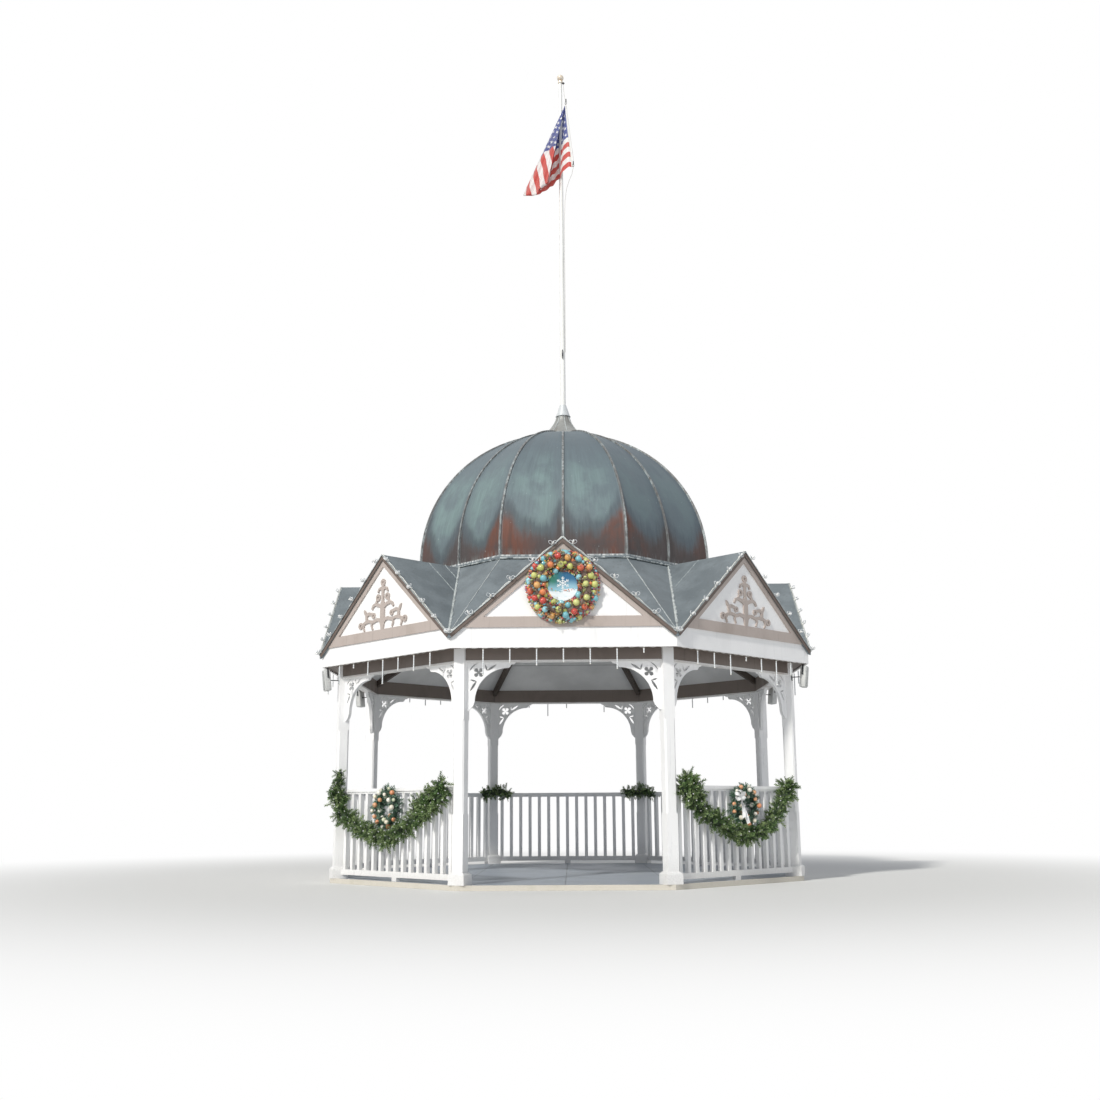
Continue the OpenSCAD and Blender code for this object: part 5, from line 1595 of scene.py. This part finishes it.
ribs = [[flare_point(k * EIGHTH + 0.2, 0.02 + 0.97 * j / 14, 0.002) for j in range(15)] for k in range(8)]
closing = [[flare_point(k / 40 * math.tau, 0.04, 0.004) for k in range(41)]]
grow("trumpet_ribs", bead, paths("ribs", ribs), Width=0.013, Ragged=0.25, Step=0.012, Grain=20.0, Finish=solder)
grow("trumpet_solder", bead, paths("closing", closing), Width=0.014, Ragged=0.5, Step=0.012, Grain=30.0, Finish=solder)
turns = [k / 48 * math.tau for k in range(49)]
lip = paths("lip", [[Vector((0.106 * math.cos(a), 0.106 * math.sin(a), CROWN + 0.294)) for a in turns]])
lead = finishes["lead_grey_collar"]
grow("collar_lip", bead, lip, Width=0.014, Ragged=0.0, Step=0.01, Grain=1.0, Finish=lead)

# %% [markdown]
# ** Loudspeakers.** Four small outdoor boxes hang on short arms high on the side posts, tipped forward so that they
# point down at the crowd. A box is a rounded plastic shell with a perforated grille set into its front. The holes
# are dark cells in the grille's finish, painted shade inside them, with a dent each.

# %% Speaker finishes and rounded boxes
# Moulded ABS: an even, soft sheen over a fine moulded grain. Its off-white is greyed a little, as painted shade
shell_finish, tree, shader, place = new_finish("pale_speaker_plastic", 0.5)
tone = blend_colours(tree, ramp(tree, grain(tree, place, 60, (1, 1, 3), 4.0), 0.4, 0.72), "#D3D4D2", "#BEC0BF")
tree.links.new(tone, shader.inputs["Base Color"])
relief(tree, shader, grain(tree, place, 1.6), 0.15)
# Painted steel with punched holes, which stand 5 mm apart, coarser than real ones, so that they show
grille_finish, tree, shader, place = new_finish("perforated_grille", 0.45, 0.4)
cells = add(tree, "ShaderNodeTexVoronoi", {"Vector": place, "Scale": 210.0, "Randomness": 0.25}).outputs[0]
# The holes are painted near black: painted shade inside them
holes = ramp(tree, cells, 0.36, 0.24)
tree.links.new(blend_colours(tree, holes, "#B6B8B7", "#2D2E30"), shader.inputs["Base Color"])
relief(tree, shader, calc(tree, "SUBTRACT", 1.0, holes), 0.8)
finishes.update({m.name: m for m in (shell_finish, grille_finish)})


def rounded_box(size, radius, steps=3):
    """A box with rounded edges about the origin, as points and faces."""
    made = bmesh.new()
    bmesh.ops.create_cube(made, size=1.0, matrix=Matrix.Diagonal((*size, 1)))
    bmesh.ops.bevel(made, geom=made.edges[:], offset=radius, segments=steps, profile=0.5, affect="EDGES")
    made.verts.index_update()
    some = [tuple(v.co) for v in made.verts]
    corners = [tuple(v.index for v in f.verts) for f in made.faces]
    made.free()
    return some, corners


print("speaker finishes ready")

# %% [markdown]
# A bent steel strap runs over each box and turns on a knob at either end. An arm under the strap reaches back to a
# plate that is screwed to the post. Each speaker is put together in the post's own frame and then turned to its post.

# %% Loudspeakers
ARM_Z = BEAM_FOOT - 0.046


def at_corner(j, out, high, tip=0.0):
    """Matrix for a thing on post j's outward face: local -Y faces out, Z is up, tipped forward."""
    angle = post_angle(j)
    spot = Vector((math.cos(angle) * out, math.sin(angle) * out, high))
    return Matrix.Translation(spot) @ Matrix.Rotation(angle + math.pi / 2, 4, "Z") @ Matrix.Rotation(tip, 4, "X")


knob = lathe([(0, 0), (0.014, 0), (0.014, 0.006), (0.010, 0.009), (0, 0.010)], 14)
shells, grilles, straps = ([], []), ([], []), ([], [])
for j in (1, 2, 5, 6):
    middle = at_corner(j, POST_R + 0.232, ARM_Z, math.radians(6))
    points, faces = shells
    put(rounded_box((0.146, 0.082, 0.284), 0.014), middle)
    points, faces = grilles
    put(rounded_box((0.118, 0.012, 0.252), 0.005, 2), middle @ Matrix.Translation((0, -0.041, 0)))
    points, faces = straps
    put(rounded_box((0.158, 0.022, 0.004), 0.0015, 1), middle @ Matrix.Translation((0, 0.006, 0.150)))
    for hand in (-1, 1):
        put(rounded_box((0.004, 0.022, 0.120), 0.0015, 1), middle @ Matrix.Translation((hand * 0.077, 0.006, 0.092)))
        beside = Matrix.Translation((hand * 0.078, 0.006, 0.036)) @ Matrix.Rotation(hand * math.pi / 2, 4, "Y")
        put(knob, middle @ beside)
    put(rounded_box((0.030, 0.150, 0.010), 0.002, 1), at_corner(j, POST_R + 0.145, ARM_Z))
    put(rounded_box((0.060, 0.006, 0.090), 0.002, 1), at_corner(j, POST_R + 0.0725, ARM_Z))
box_piece = settle("speaker_shells", shape("speaker_shells", *shells, shell_finish))
settle("speaker_grilles", shape("speaker_grilles", *grilles, grille_finish))
settle("speaker_straps", shape("speaker_straps", *straps, fittings))
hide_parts("speakers")
print("four loudspeakers")

# %% [markdown]
# The shapes that the trees repeated are no longer needed.

# %% Clear away the repeated shapes
for held in [o for o in bpy.data.objects if o.name in STAMPS]:
    bpy.data.objects.remove(held)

-- -- --

EXERCISE DIRECTIONS:
Please print exactly what appears from the first line of the data through the line with "# are dark cells", including both of those lines and nothing past them.

RESULT FOR THIS EXERCISE:
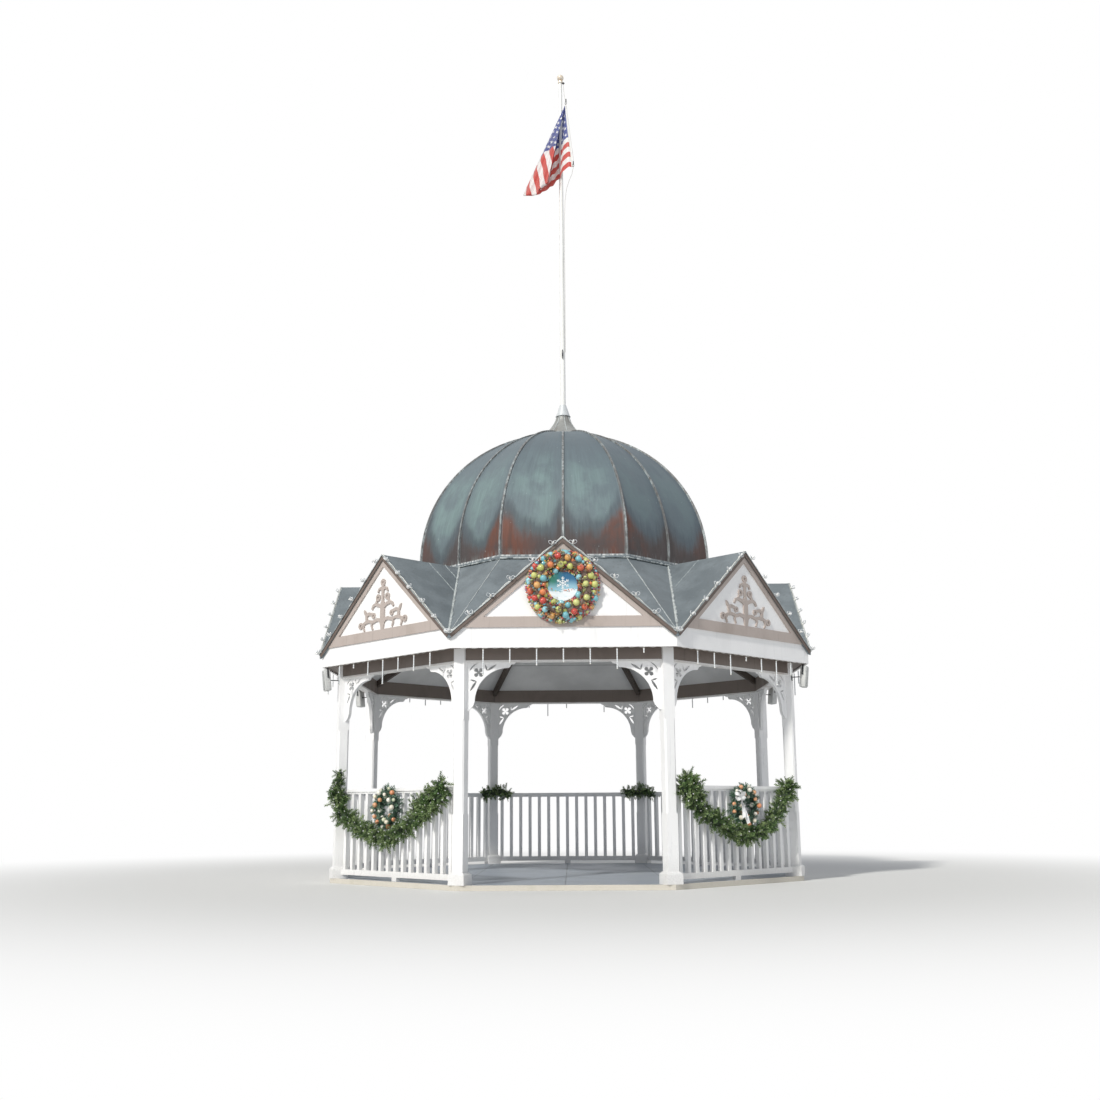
Continue the OpenSCAD and Blender code for this object: part 5, from line 1595 of scene.py. This part finishes it.
ribs = [[flare_point(k * EIGHTH + 0.2, 0.02 + 0.97 * j / 14, 0.002) for j in range(15)] for k in range(8)]
closing = [[flare_point(k / 40 * math.tau, 0.04, 0.004) for k in range(41)]]
grow("trumpet_ribs", bead, paths("ribs", ribs), Width=0.013, Ragged=0.25, Step=0.012, Grain=20.0, Finish=solder)
grow("trumpet_solder", bead, paths("closing", closing), Width=0.014, Ragged=0.5, Step=0.012, Grain=30.0, Finish=solder)
turns = [k / 48 * math.tau for k in range(49)]
lip = paths("lip", [[Vector((0.106 * math.cos(a), 0.106 * math.sin(a), CROWN + 0.294)) for a in turns]])
lead = finishes["lead_grey_collar"]
grow("collar_lip", bead, lip, Width=0.014, Ragged=0.0, Step=0.01, Grain=1.0, Finish=lead)

# %% [markdown]
# ** Loudspeakers.** Four small outdoor boxes hang on short arms high on the side posts, tipped forward so that they
# point down at the crowd. A box is a rounded plastic shell with a perforated grille set into its front. The holes
# are dark cells in the grille's finish, painted shade inside them, with a dent each.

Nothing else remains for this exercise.